[JSON records of objects]:
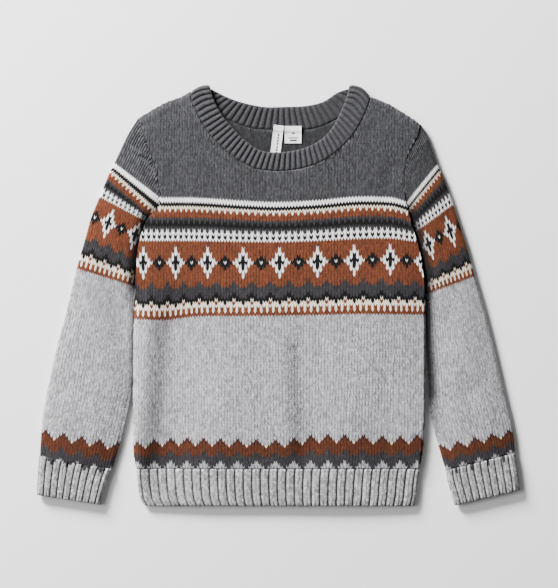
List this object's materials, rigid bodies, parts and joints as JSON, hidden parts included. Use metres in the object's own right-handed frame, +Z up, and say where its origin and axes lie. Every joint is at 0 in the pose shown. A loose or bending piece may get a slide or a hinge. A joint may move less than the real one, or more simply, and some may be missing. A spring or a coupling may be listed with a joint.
{
  "type": "child's fair isle jumper laid flat",
  "caption": "Child's crew-neck knitted jumper in a fair isle pattern, laid flat front side up, with ribbed neck, hem and cuffs, open at neck, hem and sleeves.",
  "frame": {"origin": "on the surface the jumper lies on, under the middle of its outline", "axes": "+Z up, out of the jumper's front; +Y from the hem towards the neck; +X across the chest, to the right as seen from above"},
  "size_m": [0.5324, 0.4637, 0.0093],
  "materials": {
    "fair_isle_knit": "heathered stocking stitch with stranded colour bands",
    "light_grey_rib": "heathered 2x1 rib",
    "charcoal_rib": "heathered 1x1 rib",
    "label_cloth": "woven satin label"
  },
  "bodies": {
    "root": {"front_panel": "fair_isle_knit", "back_panel": "fair_isle_knit", "left_sleeve": "fair_isle_knit", "right_sleeve": "fair_isle_knit", "neckband": "charcoal_rib", "hem_rib_front": "light_grey_rib", "hem_rib_back": "light_grey_rib", "left_cuff": "light_grey_rib", "right_cuff": "light_grey_rib", "label_strip": "label_cloth", "label_square": "label_cloth"}
  },
  "joints": []
}
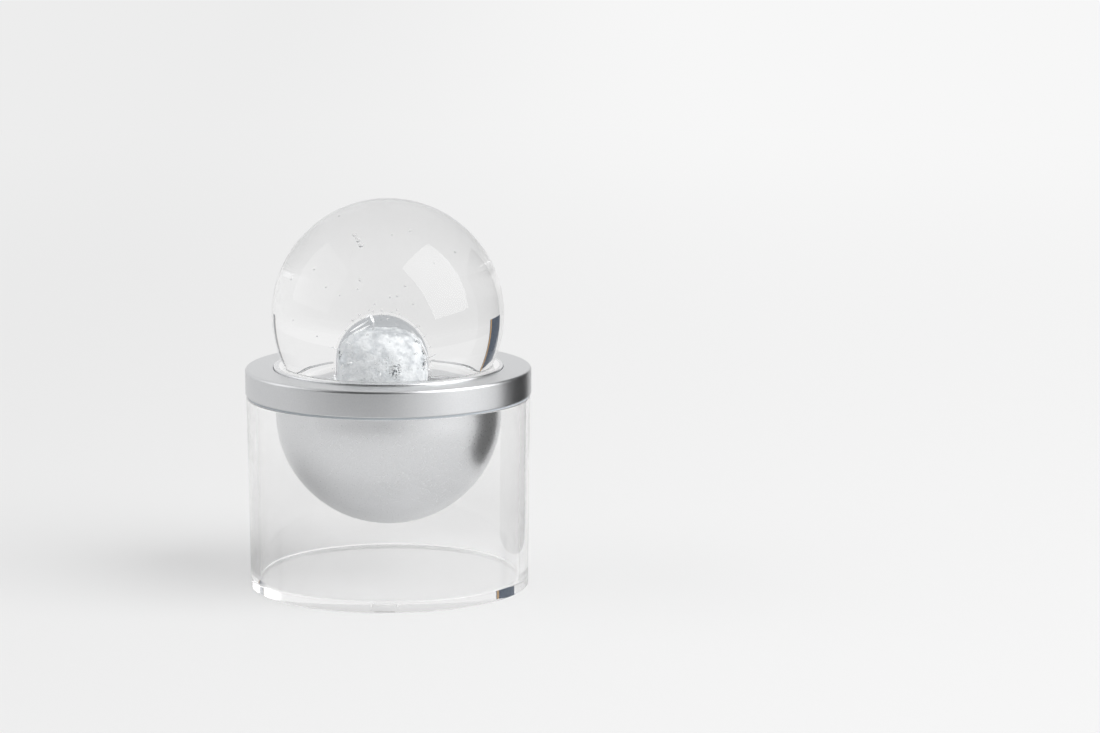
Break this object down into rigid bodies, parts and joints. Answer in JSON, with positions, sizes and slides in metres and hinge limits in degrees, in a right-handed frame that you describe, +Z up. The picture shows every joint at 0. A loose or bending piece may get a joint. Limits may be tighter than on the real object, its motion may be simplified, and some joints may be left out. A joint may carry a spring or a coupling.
{
  "type": "ice ball press",
  "caption": "Lower half of an ice ball press: a clear cup carries a metal collar and a round mould bowl, with a clear ball of ice resting on its seat.",
  "frame": {"origin": "centre of the cup's underside, on the table", "axes": "+Z up along the common axis of cup, collar, bowl and ball; -Y towards the viewer of the picture, where the small oval mark is"},
  "size_m": [0.0862, 0.0862, 0.1175],
  "materials": {
    "clear_acrylic": "polished",
    "gasket_silicone": "satin",
    "satin_aluminium": "satin",
    "clear_ice": "polished",
    "cloudy_ice": "matte"
  },
  "bodies": {
    "cup": {"cup_floor": "clear_acrylic", "cup_wall": "clear_acrylic"},
    "collar": {"collar_ring": "satin_aluminium", "collar_gasket": "gasket_silicone"},
    "bowl": {"mould_bowl": "satin_aluminium"},
    "ball": {"ice_ball": "clear_ice", "ice_core": "cloudy_ice"}
  },
  "joints": [
    {"name": "collar_lift", "type": "slide", "parent": "cup", "child": "collar", "axis": [0, 0, 1], "range_m": [0, 0.045]},
    {"name": "bowl_lift", "type": "slide", "parent": "collar", "child": "bowl", "axis": [0, 0, 1], "range_m": [0, 0.052]},
    {"name": "ball_lift", "type": "slide", "parent": "bowl", "child": "ball", "axis": [0, 0, 1], "range_m": [0, 0.03]}
  ]
}
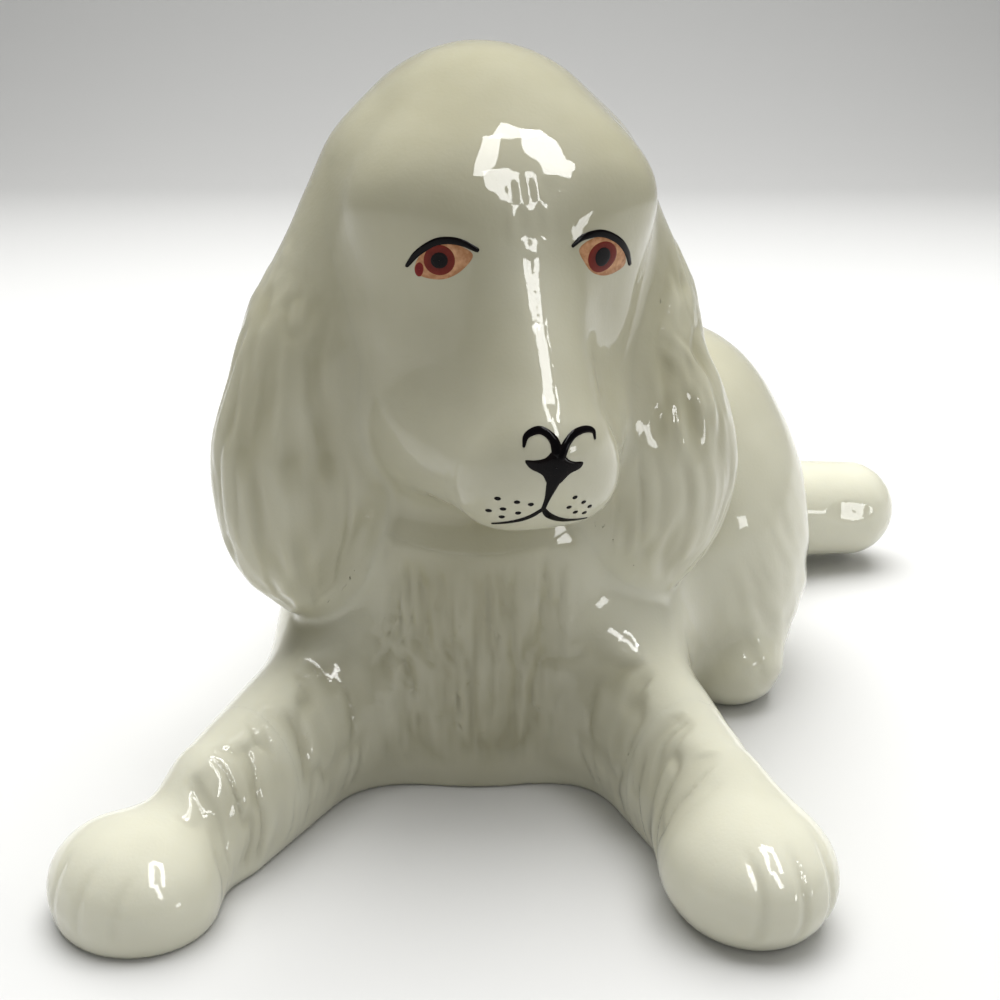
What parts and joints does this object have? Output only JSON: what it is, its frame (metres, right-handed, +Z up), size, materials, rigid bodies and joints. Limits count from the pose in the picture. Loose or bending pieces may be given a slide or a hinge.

[Description of the task]: Reproduce the listing shown above in its entirety, exactly.

[Exercise result]:
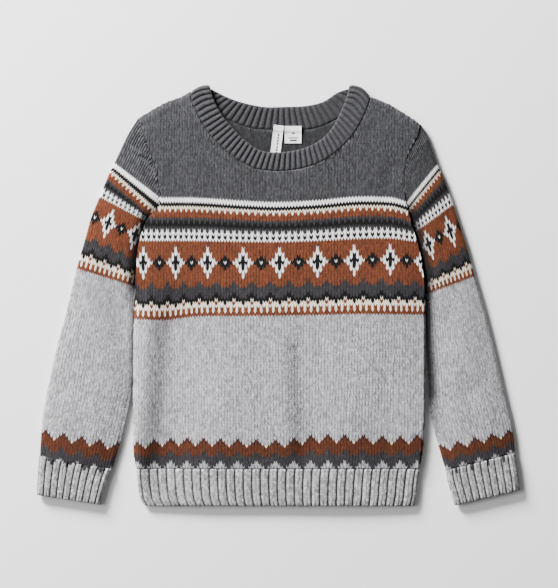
List this object's materials, rigid bodies, parts and joints as JSON, hidden parts included. Use metres in the object's own right-handed frame, +Z up, and say where its origin and axes lie. Every joint is at 0 in the pose shown. A loose or bending piece may get a slide or a hinge. A joint may move less than the real one, or more simply, and some may be missing. A spring or a coupling may be listed with a joint.
{
  "type": "child's fair isle jumper laid flat",
  "caption": "Child's crew-neck knitted jumper in a fair isle pattern, laid flat front side up, with ribbed neck, hem and cuffs, open at neck, hem and sleeves.",
  "frame": {"origin": "on the surface the jumper lies on, under the middle of its outline", "axes": "+Z up, out of the jumper's front; +Y from the hem towards the neck; +X across the chest, to the right as seen from above"},
  "size_m": [0.5324, 0.4637, 0.0093],
  "materials": {
    "fair_isle_knit": "heathered stocking stitch with stranded colour bands",
    "light_grey_rib": "heathered 2x1 rib",
    "charcoal_rib": "heathered 1x1 rib",
    "label_cloth": "woven satin label"
  },
  "bodies": {
    "root": {"front_panel": "fair_isle_knit", "back_panel": "fair_isle_knit", "left_sleeve": "fair_isle_knit", "right_sleeve": "fair_isle_knit", "neckband": "charcoal_rib", "hem_rib_front": "light_grey_rib", "hem_rib_back": "light_grey_rib", "left_cuff": "light_grey_rib", "right_cuff": "light_grey_rib", "label_strip": "label_cloth", "label_square": "label_cloth"}
  },
  "joints": []
}
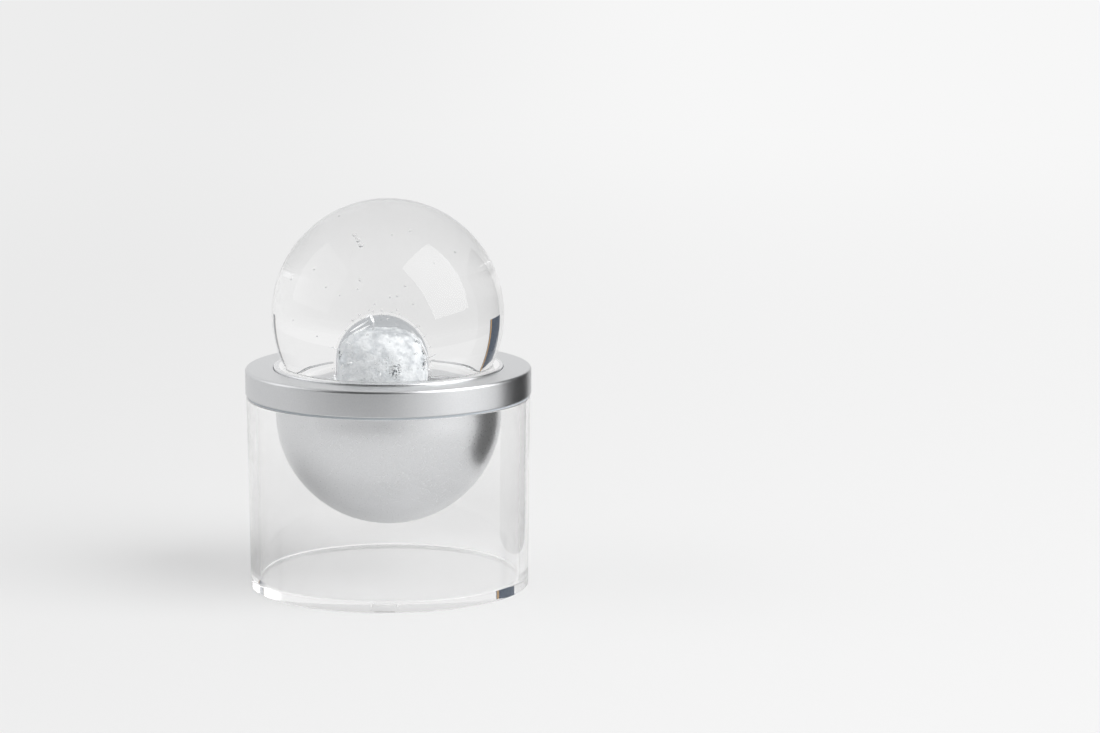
Break this object down into rigid bodies, parts and joints. Answer in JSON, with positions, sizes and slides in metres and hinge limits in degrees, in a right-handed frame that you describe, +Z up. The picture shows every joint at 0. A loose or bending piece may get a joint. Limits may be tighter than on the real object, its motion may be simplified, and some joints may be left out. A joint may carry a spring or a coupling.
{
  "type": "ice ball press",
  "caption": "Lower half of an ice ball press: a clear cup carries a metal collar and a round mould bowl, with a clear ball of ice resting on its seat.",
  "frame": {"origin": "centre of the cup's underside, on the table", "axes": "+Z up along the common axis of cup, collar, bowl and ball; -Y towards the viewer of the picture, where the small oval mark is"},
  "size_m": [0.0862, 0.0862, 0.1175],
  "materials": {
    "clear_acrylic": "polished",
    "gasket_silicone": "satin",
    "satin_aluminium": "satin",
    "clear_ice": "polished",
    "cloudy_ice": "matte"
  },
  "bodies": {
    "cup": {"cup_floor": "clear_acrylic", "cup_wall": "clear_acrylic"},
    "collar": {"collar_ring": "satin_aluminium", "collar_gasket": "gasket_silicone"},
    "bowl": {"mould_bowl": "satin_aluminium"},
    "ball": {"ice_ball": "clear_ice", "ice_core": "cloudy_ice"}
  },
  "joints": [
    {"name": "collar_lift", "type": "slide", "parent": "cup", "child": "collar", "axis": [0, 0, 1], "range_m": [0, 0.045]},
    {"name": "bowl_lift", "type": "slide", "parent": "collar", "child": "bowl", "axis": [0, 0, 1], "range_m": [0, 0.052]},
    {"name": "ball_lift", "type": "slide", "parent": "bowl", "child": "ball", "axis": [0, 0, 1], "range_m": [0, 0.03]}
  ]
}
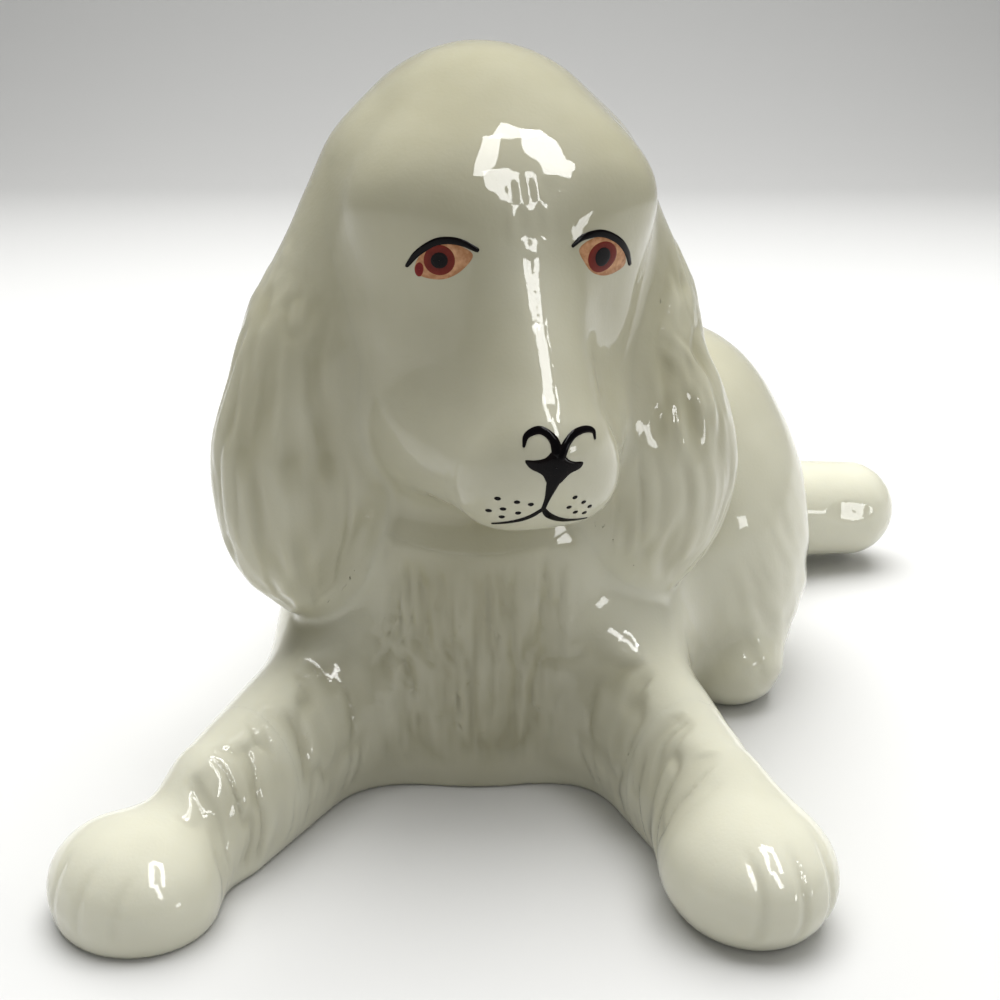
What parts and joints does this object have? Output only JSON: what it is, its frame (metres, right-handed, +Z up), size, materials, rigid bodies and joints. Limits count from the pose in the picture. Loose or bending pieces may be given a slide or a hinge.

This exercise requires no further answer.